PROBLEM STATEMENT:
Search the listing for the string "before" and copy every line that contains it.

INPUT FOR THIS TASK:
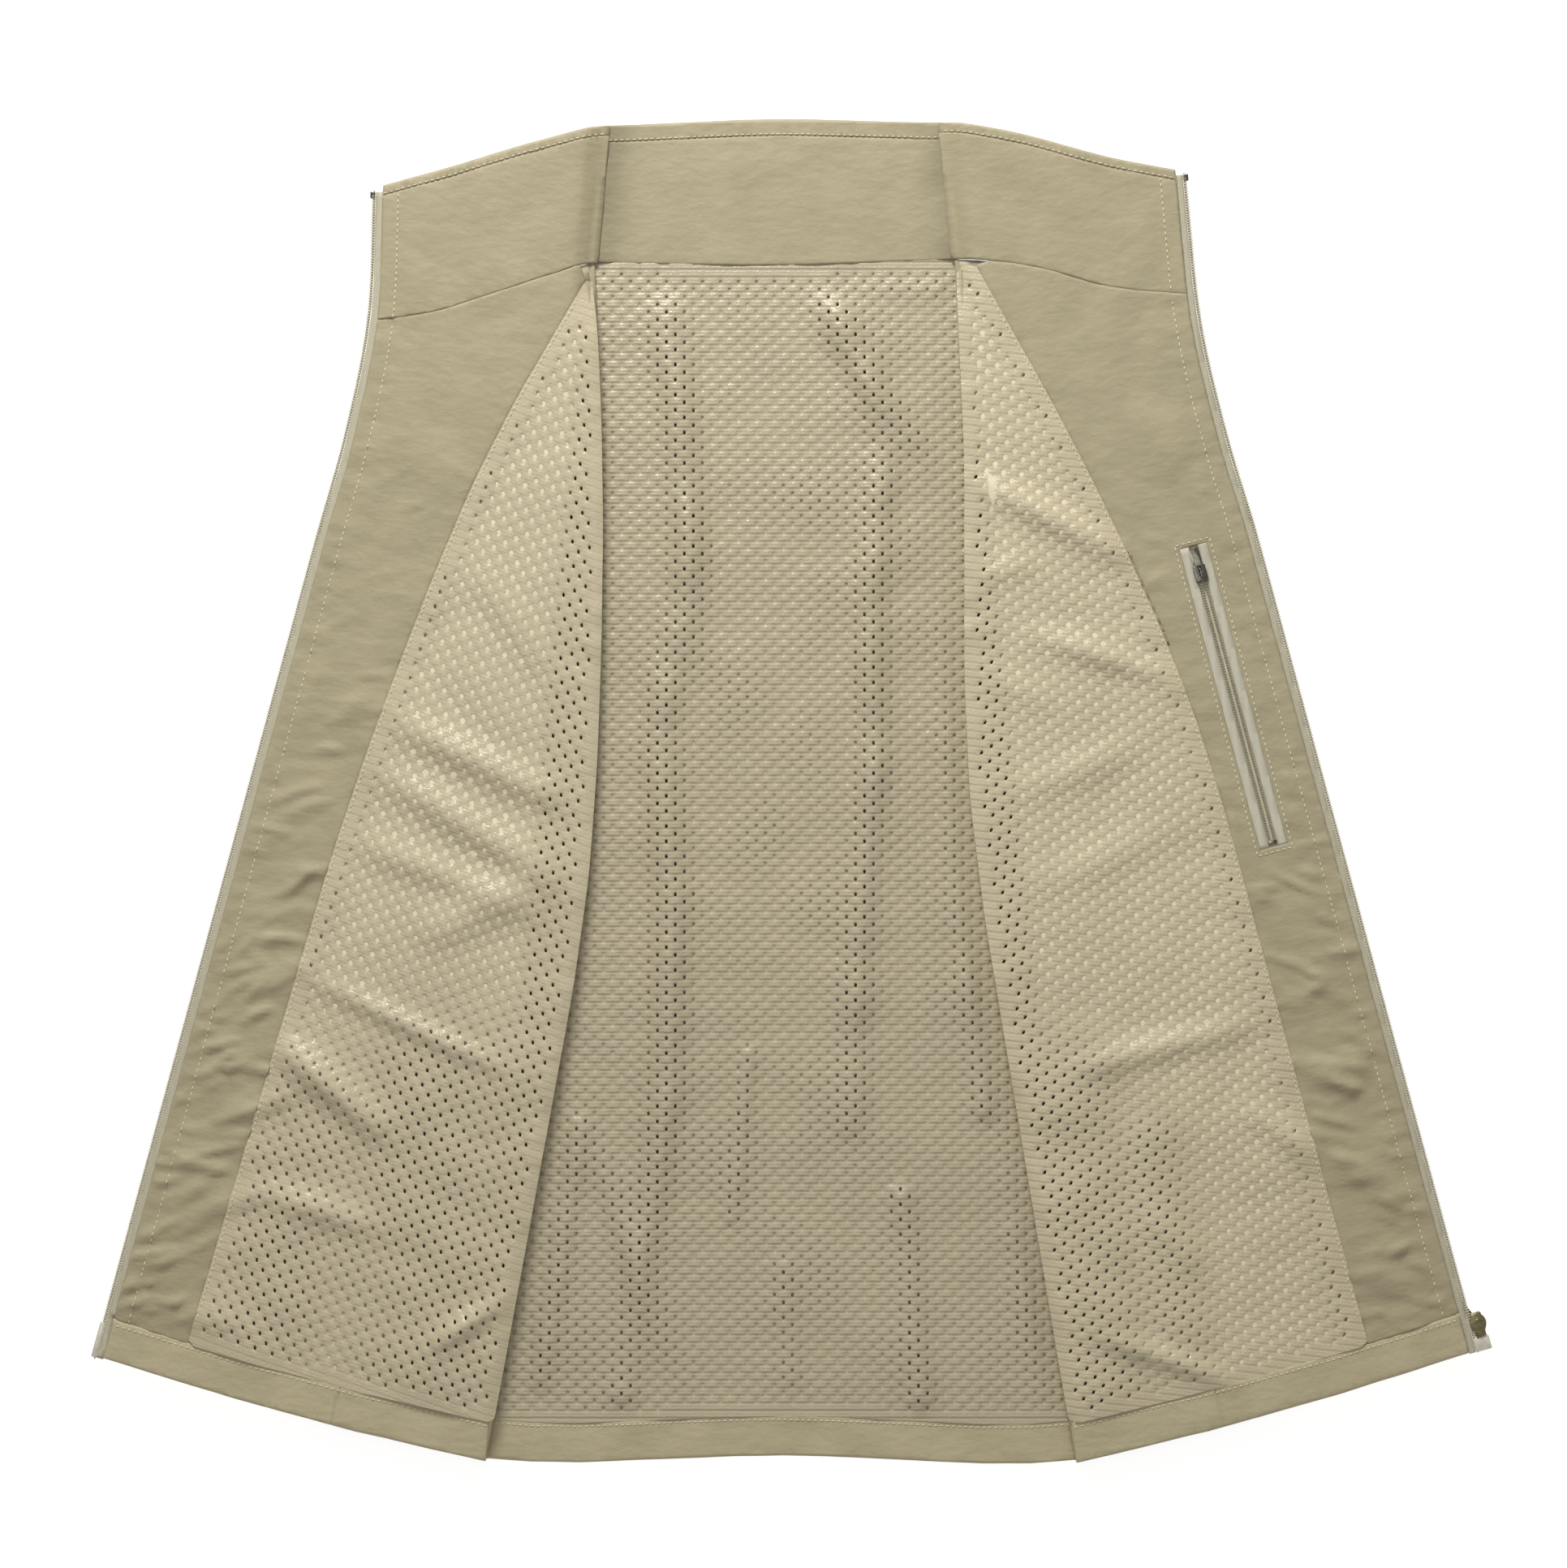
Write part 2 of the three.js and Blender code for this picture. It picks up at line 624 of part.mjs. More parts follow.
// The side panel's outline: down the fold, along the hem, up the side seam, round the armhole.
function sidePieces(front) {
  const { name, side } = front;
  const fold = toVest(front, foldEdge(front));
  const corner = fold.at(-1);
  const [seamX, seamY] = [BACK.sideHem[0] * side, BACK.sideHem[1]];
  const hole = armhole(side);
  const lift = BACK.hemHeight + GAP;
  const foldAbove = fold.filter((point) => point.y > corner.y + lift + 1);
  const panel = [
    ...foldAbove,
    atHeight(fold, corner.y + lift),
    new THREE.Vector2(seamX, seamY + lift),
    ...hole.slice().reverse(),
  ];
  const hem = [
    atHeight(fold, corner.y + BACK.hemHeight),
    corner,
    new THREE.Vector2(seamX, seamY),
    new THREE.Vector2(seamX, seamY + BACK.hemHeight),
  ];
  const binding = strip(hole, -side * GAP, -side * (GAP + ARMHOLE_BINDING));
  return [
    plate(`${name}_side_lining`, panel, SIDE_BOTTOM, SIDE_BOTTOM + CLOTH, MESH_CLOTH),
    plate(`${name}_side_shell`, panel, SIDE_TOP - CLOTH, SIDE_TOP, SHELL_CLOTH),
    plate(`${name}_side_hem`, hem, SIDE_BOTTOM, SIDE_TOP, SHELL_CLOTH),
    plate(`${name}_back_armhole_binding`, binding, 0, LAYER + CLOTH, SHELL_CLOTH),
    plate(`${name}_side_armhole_binding`, binding, SIDE_BOTTOM, SIDE_TOP, SHELL_CLOTH),
  ];
}

// The turned cloth between the straight fold line and the fold's real, bulging edge.
function foldRoll(front) {
  const bulge = foldEdge(front).slice(1, -1);
  const straight = bulge.slice().reverse().map((point) => new THREE.Vector2(-AXIS_GAP, point.y));
  const outline = toVest(front, [...bulge, ...straight]);
  return plate(`${front.name}_fold_roll`, outline, SIDE_TOP + GAP, FOLD_HEIGHT - GAP, SHELL_CLOTH);
}

function cargoPocket(front) {
  const { inner, outer, top, bottom, corner, thickness } = CARGO;
  const bag = vectors([
    [inner, top],
    [inner, bottom + corner],
    [inner + corner, bottom],
    [outer - corner, bottom],
    [outer, bottom + corner],
    [outer, top],
  ]);
  const flapTop = top + CARGO_FLAP.rise;
  const over = CARGO_FLAP.overhang;
  const flap = rectangle(inner - over, flapTop - CARGO_FLAP.height, outer + over, flapTop);
  const bagBottom = SIDE_TOP + GAP;
  const flapBottom = bagBottom + thickness + GAP;
  return [
    plate(`${front.name}_cargo_pocket`, toVest(front, bag), bagBottom, flapBottom - GAP, SHELL_CLOTH),
    plate(`${front.name}_cargo_flap`, toVest(front, flap), flapBottom, flapBottom + CLOTH, SHELL_CLOTH),
  ];
}

// ---- The vest ----

const group = new THREE.Group();
group.add(...backPieces());
[LEFT, RIGHT].forEach((front) => {
  group.add(...sidePieces(front), foldRoll(front), ...cargoPocket(front));
});
const leftFront = frontGroup(LEFT, ZIP.pinLength, []);
leftFront.add(leftPin());
const rightFront = frontGroup(RIGHT, ZIP.endLength, [pocketSlit()]);
rightFront.add(rightFittings(), pocketZip());
group.add(leftFront, rightFront);

export default group;
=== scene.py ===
# %% [markdown]
# # A fishing vest laid open
# The vest lies on its back with both fronts folded open, so its inside shows: mesh lining,
# smooth facings, a stand collar, a coil zip and one inside zip pocket. Its structure comes from
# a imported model; this lesson makes the cloth, stitches, zips and finishes around it.

# %% Load the frame
import math
from functools import partial

import bmesh
import bpy
import numpy as np
from mathutils import Matrix, Vector, noise
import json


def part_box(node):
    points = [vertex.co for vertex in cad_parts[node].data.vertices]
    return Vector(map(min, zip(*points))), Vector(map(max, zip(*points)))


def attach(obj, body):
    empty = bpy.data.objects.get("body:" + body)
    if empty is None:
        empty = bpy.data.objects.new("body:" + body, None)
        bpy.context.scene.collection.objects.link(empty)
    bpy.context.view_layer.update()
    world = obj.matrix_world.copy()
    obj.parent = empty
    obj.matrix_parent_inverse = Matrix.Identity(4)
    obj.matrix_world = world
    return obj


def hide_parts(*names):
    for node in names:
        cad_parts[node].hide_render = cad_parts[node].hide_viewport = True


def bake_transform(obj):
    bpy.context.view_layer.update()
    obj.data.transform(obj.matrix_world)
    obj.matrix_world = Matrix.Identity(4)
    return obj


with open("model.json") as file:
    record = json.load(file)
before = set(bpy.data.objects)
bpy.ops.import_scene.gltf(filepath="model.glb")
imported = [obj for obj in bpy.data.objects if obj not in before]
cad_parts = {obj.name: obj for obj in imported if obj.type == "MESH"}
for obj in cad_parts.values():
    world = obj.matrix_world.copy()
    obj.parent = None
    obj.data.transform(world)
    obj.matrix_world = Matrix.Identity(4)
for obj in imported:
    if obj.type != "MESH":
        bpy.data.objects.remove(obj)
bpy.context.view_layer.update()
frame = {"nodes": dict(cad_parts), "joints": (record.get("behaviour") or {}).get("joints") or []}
MM = 0.001

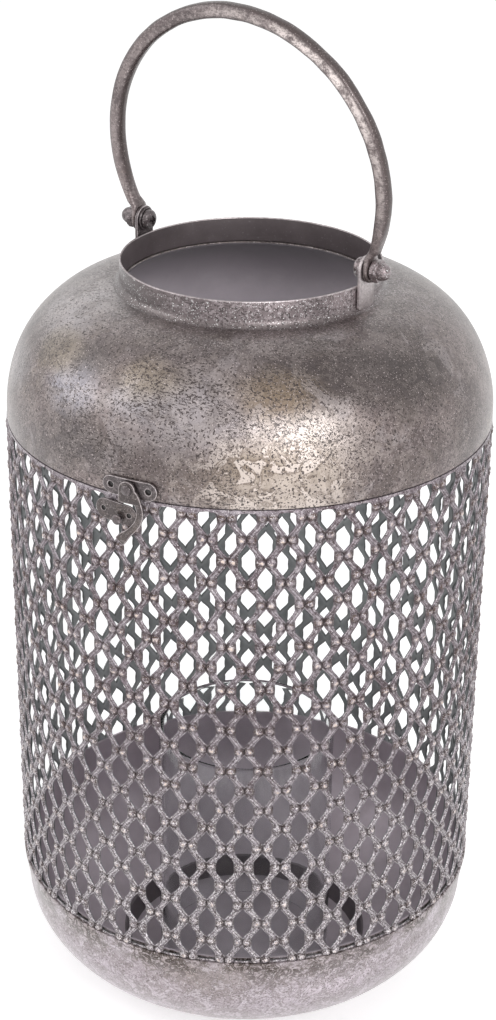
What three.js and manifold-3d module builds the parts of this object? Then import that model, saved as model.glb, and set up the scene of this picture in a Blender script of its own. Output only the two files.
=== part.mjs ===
import * as THREE from 'three';
import { mergeVertices } from 'three/addons/utils/BufferGeometryUtils.js';
import Module from 'manifold-3d';

const wasm = await Module();
wasm.setup();

// Lengths are millimetres. +Z is up, the lantern stands on Z = 0, and the latch faces -Y.

// Openwork body
const bodyRadius = 125;
const bodyHeight = 257.8;
const strandDepth = 1.8;
const columns = 36;
const holeRows = 18;
const holeWidth = 12.6;
const strandNeck = 4.4;
const topBorder = 1.9;
const bottomBorder = 1.2;

// Bowl
const sheet = 1.2;
const bowlHeight = 81;
const bowlWallHeight = 13.6;
const bowlWallDraft = 2.5;
const bowlFloorRadius = 20;
const bowlFloorRise = 5;
const bowlRoundness = 2.2;
const wellRadius = 67.5;
const wellDraft = 1.6;
const wellLip = 1.8;
const wellCorner = 1.2;
const rimStepHeight = 2.5;

// Lid
const domeEdgeInset = 1;
const domeHeight = 67.1;
const domeSkirt = 4.1;
const domeRoundness = 2.08;
const collarRadius = 65.7;
const collarSheet = 1;
const collarHeight = 12.7;
const mouthLedge = 1.2;

// Handle and the bolts it swings on
const handleTurn = -8;
const handleLean = 8;
const archRadius = 78;
const archRise = 39.8;
const archSweep = 112.5;
const rodWidth = 7.6;
const rodDepth = 6.6;
const rodEndShare = 0.7;
const flatWidth = 10;
const eyeRadius = 6.5;
const eyeThickness = 2.8;
const earWidth = 13.4;
const earThickness = 1.6;
const earCorner = 1.5;
const boltAboveRim = 7.5;
const boltRadius = 2.5;
const headRadius = 5;
const headThickness = 3.6;
const headRim = 1.2;
const recessLength = 5;
const recessWidth = 1.3;
const recessDepth = 1.6;
const washerRadius = 5.8;
const washerThickness = 1;
const nutAcross = 10;
const nutThickness = 4;
const nutCapRadius = 4.3;
const nutCapHeight = 5;
const boltEndInCap = 1.6;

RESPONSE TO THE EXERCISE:
before = set(bpy.data.objects)
imported = [obj for obj in bpy.data.objects if obj not in before]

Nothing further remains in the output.